C’est même proche d’un combat de boxe en cinq ou six rounds, raconte Volker Schlöndorff : chacun prépare soigneusement un coup d’avance, mais il n’y a pas de knock-out. J’avais divisé le scénario en plusieurs mouvements. On a d’abord l’andante, où les deux personnages se jaugent pour voir comment réagit l’adversaire, puis on laisse place à des rounds furioso, où le débit s’accélère de manière vertigineuse, et on enchaîne avec des moments plus calmes.
Les deux acteurs se connaissent. Et pour cause, ils ont déjà joué la pièce éponyme de Cyril Gély, dont le film de Volker Schlöndorff est une commande d’adaptation. Leurs costumes de général et de consul, Niels Arestrup et André Dussollier les ont usés sur les planches avant de les réenfiler pour la caméra du réalisateur allemand. Entre-temps, les vêtements se sont donnés, les plis se sont ajustés. Ce sont donc deux comédiens totalement à l’aise, pas gênés aux entournures pour un sou, qui crèvent l’écran. Cet art de la performance d’acteur est rare chez deux interprètes entre lesquels il n’y a aucune rivalité : bien au contraire, Niels Arestrup et André Dussollier se sont totalement mis au service de l’intrigue. , analyse un Volker Schlöndorff reconnaissant.
Si la proposition de son producteur ne l’a pas directement enthousiasmé, le réalisateur oscarisé du Tambour a su en tirer son parti, réussissant une transposition à l’écran qui évite l’écueil du théâtre filmé, sur lequel tant d’autres ont buté. Adaptant avec Gély sa pièce, Schlöndorff y insuffle de l’anecdote fictive pour faire passer la pilule de la popote amère des politiciens. La pièce, déjà, mêlait allègrement reconstitution historique et fiction, la fameuse nuit n’ayant pas existé en tant que telle mais reposant sur un postulat imaginé à partir de faits réels.
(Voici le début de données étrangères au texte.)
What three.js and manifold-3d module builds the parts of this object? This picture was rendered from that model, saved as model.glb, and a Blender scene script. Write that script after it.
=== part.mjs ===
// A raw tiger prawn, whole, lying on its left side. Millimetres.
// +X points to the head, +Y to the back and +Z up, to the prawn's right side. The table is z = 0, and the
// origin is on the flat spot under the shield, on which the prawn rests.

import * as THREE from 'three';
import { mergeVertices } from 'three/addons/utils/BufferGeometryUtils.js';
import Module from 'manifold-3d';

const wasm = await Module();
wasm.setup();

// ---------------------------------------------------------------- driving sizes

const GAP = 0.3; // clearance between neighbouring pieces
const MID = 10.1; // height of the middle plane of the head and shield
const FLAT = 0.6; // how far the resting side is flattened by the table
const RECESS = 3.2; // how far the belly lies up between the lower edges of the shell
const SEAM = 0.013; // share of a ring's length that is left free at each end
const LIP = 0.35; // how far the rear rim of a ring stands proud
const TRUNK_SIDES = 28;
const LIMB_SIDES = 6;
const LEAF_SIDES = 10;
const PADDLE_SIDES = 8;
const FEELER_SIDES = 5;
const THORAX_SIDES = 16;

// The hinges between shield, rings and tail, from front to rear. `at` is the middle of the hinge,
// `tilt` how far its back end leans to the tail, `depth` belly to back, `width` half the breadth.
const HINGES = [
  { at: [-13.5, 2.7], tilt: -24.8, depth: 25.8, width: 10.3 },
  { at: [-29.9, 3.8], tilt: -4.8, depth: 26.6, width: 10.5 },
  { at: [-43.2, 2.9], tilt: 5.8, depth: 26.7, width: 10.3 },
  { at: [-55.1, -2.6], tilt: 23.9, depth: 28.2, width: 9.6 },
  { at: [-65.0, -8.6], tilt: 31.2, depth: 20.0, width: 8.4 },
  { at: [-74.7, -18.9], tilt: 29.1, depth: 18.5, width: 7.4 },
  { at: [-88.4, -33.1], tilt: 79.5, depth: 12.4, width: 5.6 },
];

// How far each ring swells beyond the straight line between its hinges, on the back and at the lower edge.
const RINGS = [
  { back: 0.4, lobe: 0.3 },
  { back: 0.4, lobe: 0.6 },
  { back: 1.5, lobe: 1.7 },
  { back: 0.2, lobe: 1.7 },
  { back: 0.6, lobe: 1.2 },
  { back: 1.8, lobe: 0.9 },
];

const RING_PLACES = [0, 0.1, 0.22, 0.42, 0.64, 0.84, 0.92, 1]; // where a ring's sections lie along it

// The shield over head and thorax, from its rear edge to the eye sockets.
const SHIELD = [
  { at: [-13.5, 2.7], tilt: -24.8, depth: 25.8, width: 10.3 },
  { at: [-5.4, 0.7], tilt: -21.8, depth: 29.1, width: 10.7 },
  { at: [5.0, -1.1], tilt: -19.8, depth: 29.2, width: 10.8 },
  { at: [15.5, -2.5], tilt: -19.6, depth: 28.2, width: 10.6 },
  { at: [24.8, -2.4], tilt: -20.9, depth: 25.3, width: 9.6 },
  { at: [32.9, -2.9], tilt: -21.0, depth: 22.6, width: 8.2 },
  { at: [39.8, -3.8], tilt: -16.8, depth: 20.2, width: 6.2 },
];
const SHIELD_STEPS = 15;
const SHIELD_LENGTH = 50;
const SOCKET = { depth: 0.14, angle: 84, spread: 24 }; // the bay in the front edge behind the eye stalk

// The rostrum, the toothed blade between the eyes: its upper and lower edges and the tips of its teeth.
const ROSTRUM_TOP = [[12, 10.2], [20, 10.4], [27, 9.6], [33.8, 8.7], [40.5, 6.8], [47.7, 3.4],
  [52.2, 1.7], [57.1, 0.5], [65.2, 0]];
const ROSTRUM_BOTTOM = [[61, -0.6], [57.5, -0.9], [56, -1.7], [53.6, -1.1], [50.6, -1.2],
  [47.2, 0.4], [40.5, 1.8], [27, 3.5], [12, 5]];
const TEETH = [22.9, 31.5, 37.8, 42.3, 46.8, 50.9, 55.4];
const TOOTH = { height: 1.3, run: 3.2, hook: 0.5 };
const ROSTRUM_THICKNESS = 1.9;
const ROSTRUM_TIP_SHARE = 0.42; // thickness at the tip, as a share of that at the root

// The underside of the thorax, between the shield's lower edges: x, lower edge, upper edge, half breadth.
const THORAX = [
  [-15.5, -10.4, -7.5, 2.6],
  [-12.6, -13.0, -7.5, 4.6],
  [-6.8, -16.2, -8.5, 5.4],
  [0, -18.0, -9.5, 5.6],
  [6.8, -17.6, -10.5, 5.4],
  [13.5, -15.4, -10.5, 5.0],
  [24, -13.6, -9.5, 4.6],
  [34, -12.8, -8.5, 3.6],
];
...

Il y a eu en effet plusieurs rencontres entre Choltitz et Nordling, notamment pour négocier une libération de prisonniers. Et Paris a vraiment failli y passer à l’aube de la Libération. Mais sa non-destruction n’est pas le fait de l’ambassadeur de Suède qui aurait damé le pion au général allemand.
Pour le cinéma, Schlöndorff a choisi d’adopter un point de vue, celui du consul dont la silhouette introduit la scène d’exposition et dont la satisfaction emporte le dernier plan. Le passage à l’écran permet également l’incrustation de plans documentaires laissant voir à quoi Paris a échappé, à savoir la destruction de Varsovie quelque temps auparavant. Mais hormis ces images d’archives, les quelques plans d’extérieurs et les respirations de mise en scène, le principal de l’action se joue dans une chambre d’hôtel où deux très grands comédiens tiennent le crachoir pendant que la caméra virevolte autour d’eux, les traque dans leurs doutes, embrasse leurs talents. Prenant possession de l’espace avec brio, le réalisateur sait aussi laisser la place à ses acteurs et à leurs silences.
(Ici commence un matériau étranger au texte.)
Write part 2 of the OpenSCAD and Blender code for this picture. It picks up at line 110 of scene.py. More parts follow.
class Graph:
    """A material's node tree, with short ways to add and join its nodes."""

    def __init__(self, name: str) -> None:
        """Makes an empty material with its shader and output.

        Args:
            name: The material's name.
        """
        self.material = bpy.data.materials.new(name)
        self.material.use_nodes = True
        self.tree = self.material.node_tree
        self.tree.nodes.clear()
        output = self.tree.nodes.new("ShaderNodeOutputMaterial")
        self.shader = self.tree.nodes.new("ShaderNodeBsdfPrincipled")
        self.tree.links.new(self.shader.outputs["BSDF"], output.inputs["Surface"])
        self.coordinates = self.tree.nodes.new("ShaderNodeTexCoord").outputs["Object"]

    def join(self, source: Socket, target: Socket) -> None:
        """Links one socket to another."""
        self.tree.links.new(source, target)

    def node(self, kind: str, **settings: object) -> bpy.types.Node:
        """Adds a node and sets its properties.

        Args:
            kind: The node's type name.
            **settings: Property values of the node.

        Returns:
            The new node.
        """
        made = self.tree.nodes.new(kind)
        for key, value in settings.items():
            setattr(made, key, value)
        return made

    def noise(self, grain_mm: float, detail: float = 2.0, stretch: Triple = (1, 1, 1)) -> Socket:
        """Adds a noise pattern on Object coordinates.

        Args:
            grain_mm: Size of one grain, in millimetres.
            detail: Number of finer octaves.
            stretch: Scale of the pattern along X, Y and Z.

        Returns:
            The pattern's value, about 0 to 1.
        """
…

Ces silences ont été encore plus travaillés pour le film, ainsi que l’explique André Dussollier :
Quand il y a beaucoup de texte, on éprouve un vrai plaisir des mots, mais ce qui est plus important encore, ce sont les silences : dans ces instants-là, la caméra — et le spectateur — sait ce qui se passe. Par exemple, à un moment donné, je n’ai d’autre choix que de quitter la pièce car je me retrouve congédié par Choltitz et je lui dis « je me suis trompé sur vous », comme si mon personnage se parlait à lui-même, et comme s’il faisait un aveu d’échec. Avec Niels, on faisait durer un silence, très long, sans artifice. Et tandis que je lui disais « je me suis trompé », j’avais plaisir à laisser croire au public que c’était moi, l’acteur, qui m’étais trompé. Car le silence est l’écrin des mots. C’est là que l’acteur peut se réaliser et s’exprimer le plus : la caméra scrute ce qu’on est en train de penser et d’exprimer.
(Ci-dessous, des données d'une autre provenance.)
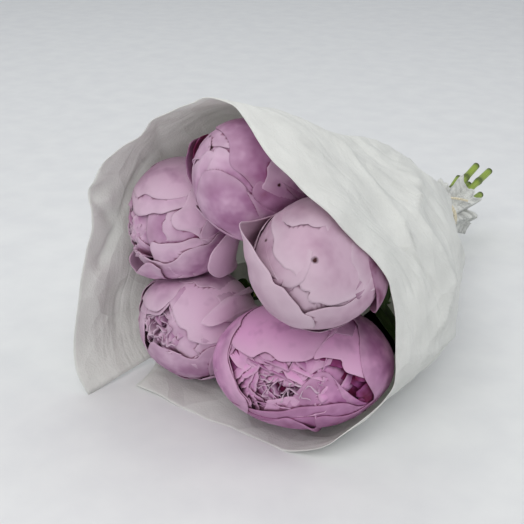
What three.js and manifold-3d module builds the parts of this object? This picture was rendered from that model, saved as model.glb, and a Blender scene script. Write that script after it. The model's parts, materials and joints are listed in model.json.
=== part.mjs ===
// A bunch of five peonies, rolled in a sheet of white paper that is tied at the neck,
// lying on its side. Millimetres, +Z up. The mouth of the roll faces -Y, the stems +Y.
// Inside the group, Y = 0 is the plane of the bloom centres and Z = 0 is the table.
import * as THREE from "three";
import { mergeVertices } from "three/addons/utils/BufferGeometryUtils.js";
import Module from "manifold-3d";

// ---- driving dimensions -------------------------------------------------------------
const ORIGIN = [8.3, 171.2, 0];   // what becomes the part's origin: under the middle of its box
const PAPER = 0.8;                // thickness of the paper
const LAP_INSET = 2.4;            // how far the inner layer lies under the outer one at the seam
const PLEATS = 8;                 // folds gathered in the neck
const PLEAT_DEPTH = 1.2;          // half height of those folds
const PLEATS_FROM_Y = 120;        // where they begin
const NECK = [-5, 300, 44];       // the middle of the neck, where the roll is tied
const NECK_Y = NECK[1];
const TAIL_Y = 331;               // where the gathered paper ends, on average
const NECK_RADIUS = 15;
const NECK_HALF = 5;              // half the straight length under the twine
const WALL_CLEARANCE = 6;         // blooms and leaves stay this far inside the paper's face
const FLOOR_CLEARANCE = 5;        // and this far above the table
const BLOOM_GAP = 0.25;           // half the gap between two blooms pressed together
const PRESS_DEPTH = 7;            // how far back a bloom gives way to its neighbour
const STEM_RADIUS = 3.25;
const STEM_PITCH = 6.8;           // from the middle stem to those round it, in the neck
const RECEPTACLE_RADIUS = 8;
const RECEPTACLE_GAP = 4.8;       // from the bloom's nominal base to the receptacle
const SEPAL_OFFSET = 6.0;         // sepals lie this far outside the petals
const PETAL_EDGE = 1.0;           // thickness of a petal at its rim
const HEART_EDGE = 1.1;           // thickness of a crumpled petal in the opening
const CORE_SHARE = 0.14;          // how far the solid middle lies inside, as a share of the reach
const WIDE_OPEN = 150;            // blooms that close to less than this angle show their heart
const SEPALS = 5;
const SEPAL_HALF_WIDTH = 12;      // in degrees round the bloom
const SEPAL_THICKNESS = 1.4;
const LEAF_FORK = 0.38;           // where a leaf's stalk ends, as a share of its length
const LEAF_THICKNESS = 1.1;
const LEAFLETS = [                // each: how far along and to the side its tip is, half width
  { along: 1, aside: 0, halfWidth: 9 },
  { along: 0.84, aside: 0.26, halfWidth: 7 },
  { along: 0.84, aside: -0.26, halfWidth: 7 },
];
const TWINE_RADIUS = 1.1;
const TWINE_TURNS = 3;
const TWINE_SIDES = 16;
const DETAIL = 0.15;              // bumps smaller than this are smoothed away after joining
const WELD = 0.002;               // points closer than this become one

// The roll's cross-sections: its middle (x, z) and its radius every 45 degrees from the
// top, clockwise as seen from the mouth.
const SECTIONS = [
  { y: -65, x: 5, z: 105, r: [114, 106, 106, 122, 107, 137, 92, 106] },
  { y: 0, x: 5, z: 105, r: [109, 103, 109, 125, 107, 133, 90, 102] },
  { y: 60, x: 7, z: 101, r: [89, 89, 111, 120, 103, 122, 86, 86] },
  { y: 110, x: 8, z: 92, r: [76, 87, 97, 112, 94, 104, 76, 73] },
  { y: 160, x: 7, z: 78, r: [67, 71, 76, 85, 80, 82, 62, 59] },
  { y: 210, x: 3, z: 62, r: [45, 46, 53, 62, 58, 54, 44, 42] },
  { y: 260, x: -2, z: 49, r: [28, 29, 31, 33, 34, 32, 28, 27] },
  { y: NECK_Y - NECK_HALF, x: NECK[0], z: NECK[2], r: Array(8).fill(NECK_RADIUS) },
  { y: NECK_Y + NECK_HALF, x: NECK[0], z: NECK[2], r: Array(8).fill(NECK_RADIUS) },
  { y: 315, x: -6, z: 44, r: Array(8).fill(18) },
  { y: 334, x: -7, z: 45, r: Array(8).fill(26) },
];

// The mouth's edge: how far forward the sheet reaches at each angle round the roll.
// It starts at the left flap's lower edge and ends at the bottom sheet's left edge.
const FLAP_ANGLE = 222;
const MOUTH_EDGE = [
  [222, -63], [242, -60], [262, -57], [282, -55], [302, -53], [322, -40], [342, -33], [355, -23],
  [365, -24], [380, -36], [392, -37], [402, -33], [412, -26], [422, -14], [432, 0], [445, 7],
  [460, 7], [472, 12], [481, 13], [492, -16], [505, -26], [530, -31], [575, -35],
];
const SEAM_ANGLE_MOUTH = 575;     // where the sheet ends at the mouth
const SEAM_ANGLE_DEEP = 602;      // and where it ends deeper in, under the flap
const SEAM_DEEP_Y = 80;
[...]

Reste que lorsqu’il use de sa belle voix grave et qu’il dégouline onctueusement sur son partenaire, André Dussollier est tout aussi convaincant. Comme l’est le génial Niels Arestrup, confondant de charisme choucroute et prouvant une fois de plus qu’il est capable d’assumer n’importe quel rôle avec son ton doucereux et son sourire de loup.
Adaptation réussie, donc, pour ce film (très) parlé et (ô combien) parlant !
(Les citations sont issues du dossier de presse aimablement fourni par la maison de production Lumières.)